You, also have in the context of China the more traditional type of administrative measures that have proven to be relatively effective; they have been using environmental policy and land-use policies to control investment. And over time those things hopefully will be phased out.
But part of the problem now, as I said before, is there's a great difficulty in the intermediation of savings and the banking system. In part, that's related to the fact that you have ceilings on lending rates. So one of the things that could help in creating a more market-oriented financial market would be to remove those ceilings on the lending rates. So over time you can see full development in the financial system which would obviate the need for the more traditional administrative measures that Chinese have used in the past.
QUESTIONER: What, if any, is economic impact of the recent report that China is unable to feed its people and has to import increasing amounts of food?
MR. DUNAWAY: I do not interpret that as China being unable to feed its people. There's a number of industrial countries that have net deficits on agriculture, and I don't think that you would go so far as to say they were incapable of feeding their people. Part of it is a reflection of the movement into the WTO and the opening up of China's agricultural markets, changes in taste in China, as well, which lead to increased imports of food products. But I don't see it as a "threat" to China's ability to feed itself.
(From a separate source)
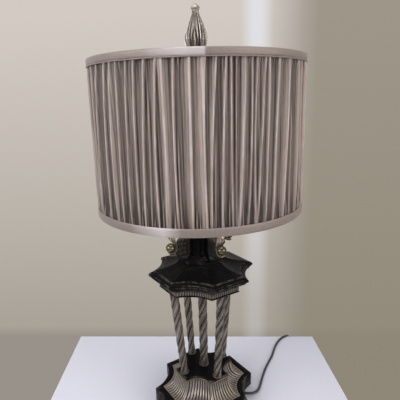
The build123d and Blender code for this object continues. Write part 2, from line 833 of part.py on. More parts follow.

QUESTIONER: I know we've spoken about the soft landing and so on, but overall do you think the government has brought everything under control?
MR. DUNAWAY: Well, they've done a lot to bring about a soft landing. If you were going to try to hold me down and say what the percentage of the chance of a soft landing versus a not soft landing, well, as long as the administrative measures taken continue to remain effective, we would see China evolving in line with the basic forecast that we have—the growth over the course of the second half of this year would slow down to the range of about 7.5 to 8 percent, and then that would give us about 7.5-percent growth for the year in 2005. But as I say, that's based on of the effectiveness of the current set of measures continuing or continuing to have the same impact.
Now, to quote a former colleague, Michael Mussa, who was fond of using the idea of insurance, we thought that maybe a little insurance in the form of draining a little bit more of the liquidity out of the banking system was not a bad idea and that that would help to ensure a soft landing of the economy.
QUESTIONER: But not enough yet to start relaxing controls on credit and investment?
MR. DUNAWAY: No, I think it would be a mistake if there were a relaxing of the controls on investment. One of the things that we've done is we've gone back, and we've looked at previous cycles in China. And one of the lessons that comes out of the last cycle in the mid-'90s was that the duration of that cycle was relatively long, and there was a lot of upward and downward movement. Part of the problem was that at the points where controls, in particular, were starting to have a binding effect, doing what they were supposed to do, there was some backing off of the controls. So it kind of dragged the whole cycle out. So at this point we would not want to see a repeat of that, that the controls stay in place until they've done the job that they were intended to do.
MR. MARK: We'd like to thank you all very much for joining us this afternoon, and I would like to reiterate that this teleconference and the PIN are embargoed until 6 p.m. tonight. Thank you very much.